At one point, Morillo said, the coalition reached a compromise on minimum wage that would have left out the inflationary indexes. But Flanagan refused to accept that concession, Morillo said, at one point physically blocking a chalkboard that laid out the compromise during a coalition meeting. She helped lead a subgroup to make sure indexing was part of the final law.
In the end, the final bill included inflationary increases. Because of those yearly raises, Minnesota’s minimum wage for large employers is now $10.85.
Flanagan is “accomplished, ready and history-making,” Morillo said.
Keeping incarcerated moms with babies
Flanagan was elected to the Legislature in 2015 during a special election. The incumbent legislator, Rep. Ryan Winkler, DFL-Golden Valley, resigned to follow his family when his wife took a job in Belgium.
The year after Flanagan was seated in the Legislature, Becker-Finn, a Leech Lake Ojibwe descendant, joined her. The two bonded right away as the only Ojibwe women in the Legislature, Becker-Finn recalled.
“We were immediately really good friends going through that together,” Becker-Finn said.
During the 2017-2018 legislative session, Republicans held the majority in the Minnesota House. Becker-Finn said she and Flanagan, who had different areas of expertise, often found themselves combing through newly introduced bills to identify negative impacts for tribal communities and trying to explain them to bill authors.
In October 2017, Walz, then a member of Congress running for governor, announced that Flanagan would be his running mate. The gubernatorial election was still more than a year away. Walz announced Flanagan as his running mate at an unusually early moment, in an effort to show that together they would represent all of Minnesota — rural white voters like Walz, and voters of color from urban and suburban areas like Flanagan.
Becker-Finn introduced Flanagan at her first event as a candidate for lieutenant governor, at the American Indian Center in Minneapolis. After Walz and Flanagan won the election, Becker-Finn saw how Flanagan used her influence to shape policy.
In 2019, Flanagan and Becker-Finn visited the Minnesota Correctional Facility in Shakopee, the state’s only women’s prison. While there, they met with incarcerated women, guards, social workers and doulas. Becker-Finn said they learned from those women “that we were still as a state doing the practice of taking newborn babies away from their moms.”
For Flanagan and Becker-Finn, both mothers, the insight hit hard: “Putting yourself in the shoes of those women and imagining what that would have been like to have your baby taken out of your arms at 36 hours old,” Becker-Finn said.
Flanagan directed staff at the Department of Corrections to author a bill to change this practice, while Becker-Finn led the effort at the Legislature.

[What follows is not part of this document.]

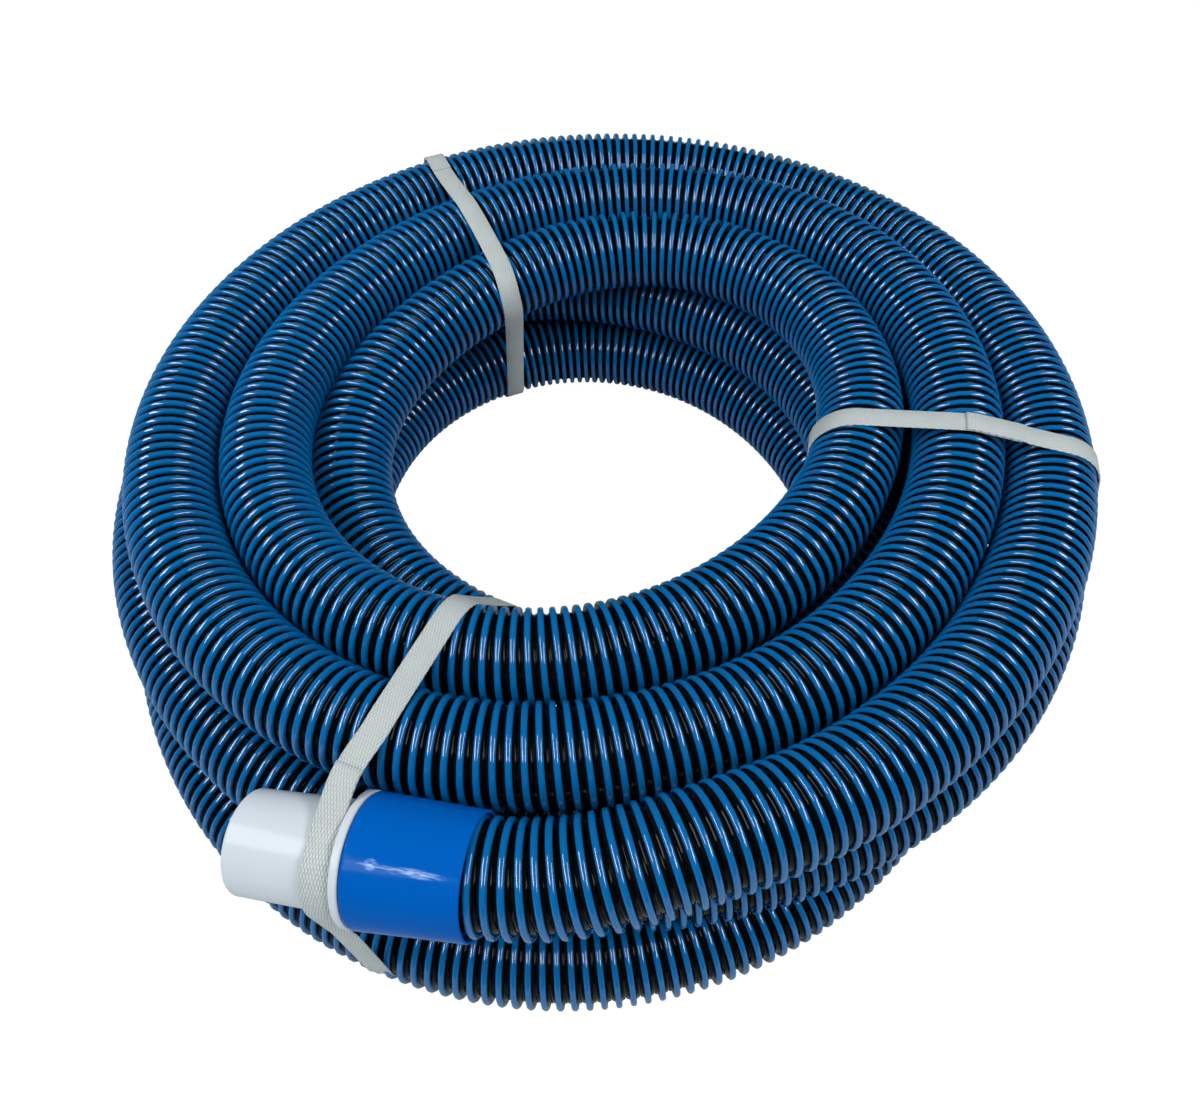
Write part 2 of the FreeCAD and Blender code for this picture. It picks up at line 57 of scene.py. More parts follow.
# %% Camera
camera_data = bpy.data.cameras.new("camera")
camera_data.lens = 28.162
camera_data.sensor_width = 36.0
camera_data.sensor_fit = "HORIZONTAL"
camera_data.clip_start = 0.01
camera = bpy.data.objects.new("camera", camera_data)
camera.location = (0.00516, -0.36623, 0.48577)
camera.rotation_euler = (math.radians(36.286), 0.0, math.radians(0.451))
scene.collection.objects.link(camera)
scene.camera = camera
print("camera at", [round(v, 3) for v in camera.location], "lens", camera_data.lens, "mm")

# %% [markdown]
# ## Route of the hose
# A wound hose is a long spiral, so its line is worked out, not drawn: in on top, down between the
# layers, out in the middle, down again and in at the bottom. Each layer is a slightly oval spiral
# about its own centre, because a hand-wound coil is never quite round. The same rule, with the
# same sizes, made the solid hose.

# %% Route rule
HOSE_OD = 0.046
HOSE_R = HOSE_OD / 2
LAYER_GAP = 0.0009
STRAP_THICKNESS = 0.0008
STRAP_CLEARANCE = 0.0003
COIL_SHIFT = Vector((-0.0017, 0.0070, 0.0))
LAYERS = {
    "top": dict(level=2, inner=0.1413, gap=0.0021, centre=(-0.0017, 0.0050), oval=0.0105, lean=46, growth=-0.0015),
    "middle": dict(level=1, inner=0.1482, gap=0.0054, centre=(-0.0094, 0.0012), oval=0.0057, lean=-18, growth=0.0),
    "bottom": dict(level=0, inner=0.1416, gap=0.0010, centre=(-0.0095, -0.0190), oval=0.0092, lean=-84, growth=0.0),
}
WINDING_START, TOP_END, MIDDLE_START, MIDDLE_END, BOTTOM_START, BOTTOM_END = -100, 780, 1018, 1780, 1925, 2790
# Sizes are in metres, and the angles at which they act are degrees along the winding.
START_LIFT, TOP_DIP, CROSSING_RISE = 0.0072, 0.0046, 0.0060
UP = Vector((0, 0, 1))


def flat_direction(angle):
    turn = math.radians(angle)
    return Vector((math.cos(turn), math.sin(turn), 0))


def ease(share):
    share = min(max(share, 0.0), 1.0)
    return share * share * (3 - 2 * share)


def swell(angle, middle, reach):
    """1 at one place of the winding, easing to 0 over a reach in degrees on both sides of it."""
    return ease(1 - abs(angle - middle) / reach)


def spiral_point(name, angle, turns_from_inner):
    """A point of one layer's oval spiral."""
    layer = LAYERS[name]
    radius = layer["inner"] + turns_from_inner * (HOSE_OD + layer["gap"])
    oval = layer["oval"] + turns_from_inner * layer["growth"]
    radius += oval * math.cos(2 * math.radians(angle - layer["lean"]))
    height = STRAP_CLEARANCE + STRAP_THICKNESS + HOSE_R + layer["level"] * (HOSE_OD + LAYER_GAP)
    return Vector((*layer["centre"], 0)) + flat_direction(angle) * radius + UP * height


def route_point(angle):
    """The hose's centre line at an angle along the winding, 0 towards +X."""
    top = spiral_point("top", angle, (TOP_END - angle) / 360)
    middle = spiral_point("middle", angle, (angle - MIDDLE_START) / 360)
    bottom = spiral_point("bottom", angle, (BOTTOM_END - angle) / 360)
    point = top.lerp(middle, ease((angle - TOP_END) / (MIDDLE_START - TOP_END)))
    point = point.lerp(bottom, ease((angle - MIDDLE_END) / (BOTTOM_START - MIDDLE_END)))
    point.z += START_LIFT * (1 - ease((angle - WINDING_START) / 120))
    point.z -= TOP_DIP * swell(angle, 45, 90)
    point.z += CROSSING_RISE * swell(angle, 405, 90)
    return point + COIL_SHIFT


print("winding starts at", [round(v, 4) for v in route_point(WINDING_START)])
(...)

At that time, Minnesota had a politically divided Legislature; the push attracted bipartisan support.
In 2021, Walz signed the Healthy Start Act, which allows women who are pregnant or recently postpartum at the time of their sentencing to serve their time in a halfway house or community alternative for up to a year. Minnesota was believed to be the first state to implement such a program.
“If I tried to do that on my own without Peggy and without her leveraging the resources that she had as lieutenant governor, I don’t think that would have been a thing we were able to get done as quickly as we did,” Becker-Finn said.

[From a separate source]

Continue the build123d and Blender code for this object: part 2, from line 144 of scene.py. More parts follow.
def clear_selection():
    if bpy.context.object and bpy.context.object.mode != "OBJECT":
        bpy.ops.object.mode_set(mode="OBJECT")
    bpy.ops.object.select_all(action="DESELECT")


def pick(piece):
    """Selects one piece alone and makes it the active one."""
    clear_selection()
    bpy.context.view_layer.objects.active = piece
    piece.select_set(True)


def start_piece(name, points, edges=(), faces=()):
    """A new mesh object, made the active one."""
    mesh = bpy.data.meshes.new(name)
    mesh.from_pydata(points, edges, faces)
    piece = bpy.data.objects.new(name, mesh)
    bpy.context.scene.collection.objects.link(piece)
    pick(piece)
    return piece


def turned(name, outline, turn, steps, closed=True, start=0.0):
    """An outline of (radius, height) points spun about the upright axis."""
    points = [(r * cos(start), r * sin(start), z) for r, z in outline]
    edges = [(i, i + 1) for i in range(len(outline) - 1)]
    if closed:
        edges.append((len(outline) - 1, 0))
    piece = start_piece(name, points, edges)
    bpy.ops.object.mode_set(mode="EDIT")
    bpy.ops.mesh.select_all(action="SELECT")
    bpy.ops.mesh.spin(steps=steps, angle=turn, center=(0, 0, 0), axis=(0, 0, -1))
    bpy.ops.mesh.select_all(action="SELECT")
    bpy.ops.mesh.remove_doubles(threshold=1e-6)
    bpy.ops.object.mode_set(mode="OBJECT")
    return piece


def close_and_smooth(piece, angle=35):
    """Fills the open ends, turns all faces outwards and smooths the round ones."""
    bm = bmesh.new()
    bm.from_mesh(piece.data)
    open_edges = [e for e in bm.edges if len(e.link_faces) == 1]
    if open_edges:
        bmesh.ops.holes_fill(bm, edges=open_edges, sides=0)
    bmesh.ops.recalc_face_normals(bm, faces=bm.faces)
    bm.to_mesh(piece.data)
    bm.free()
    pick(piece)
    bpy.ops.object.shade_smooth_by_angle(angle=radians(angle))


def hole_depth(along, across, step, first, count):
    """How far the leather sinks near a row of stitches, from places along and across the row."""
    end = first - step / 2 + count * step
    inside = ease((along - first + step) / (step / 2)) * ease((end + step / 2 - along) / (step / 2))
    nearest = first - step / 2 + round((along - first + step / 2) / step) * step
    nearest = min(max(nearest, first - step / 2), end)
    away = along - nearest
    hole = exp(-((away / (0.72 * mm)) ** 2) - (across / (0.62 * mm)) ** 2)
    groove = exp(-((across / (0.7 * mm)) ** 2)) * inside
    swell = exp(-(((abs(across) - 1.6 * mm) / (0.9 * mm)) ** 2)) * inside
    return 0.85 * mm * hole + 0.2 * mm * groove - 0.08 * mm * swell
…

She also pointed to Flanagan’s work in pushing the state to codify Minnesota’s relationship with tribal governments into statute.
“Things like that are trickier than they might seem to get across the finish line,” she said. “Both the governor and Peggy have visited tribal nations. They’ve actually put in the work.”
Indigenous education
Another focus for Flanagan has been making sure all Minnesota kids have access to education about Indigenous history and contemporary knowledge. In 2021, she spoke with Sahan Journal about the state’s efforts to provide better curricular resources to teachers. Since that time, Minnesota has adopted new social studies standards that also require more education about Indigenous communities.
Flanagan told Sahan Journal that this initiative came directly from tribal leaders, who made it a top priority. She said that when she was growing up attending St. Louis Park Schools, the curriculum did not reflect her lived experience.
“When you don’t see yourself reflected in your teachers or curriculum, there is an impact,” she said. “To be really candid, it made me feel like I was invisible in my own classroom.”
For Indigenous people in particular, many of whom are just a generation or two away from family members being forcibly removed to boarding schools, this erasure can fuel distrust in the education system, she said.
But she noted that for her daughter, in the same school system, representation was starting to improve.
“I think making sure that our Black, Indigenous, and students of color see themselves reflected in their curriculum, and that it is taught in a way that also makes them feel valued, is a game changer,” she said.
Governor Flanagan?
So what would a Flanagan governorship look like?
It’s early to say. But her friends and political allies look forward to seeing how her approach to leadership could change state government.
Mrotz said that she expected Flanagan to find more ways to bring more voices to the table in decisionmaking.
“She is somebody who is like, ‘Well, then let’s build a bigger table, and then we can have more people sitting here,’” Mrotz said.
Becker-Finn reflected on the contradictions of being a Native American elected official in a system that was “designed to destroy your people.” She said Flanagan might question processes and structures that weren’t designed to include everyone.
“I think Peggy won’t be afraid to be open to doing things in better ways that are more reflective of our values and of the reality of what a Minnesotan looks like,” she said. “I just think she’s going to be really intentional about that.”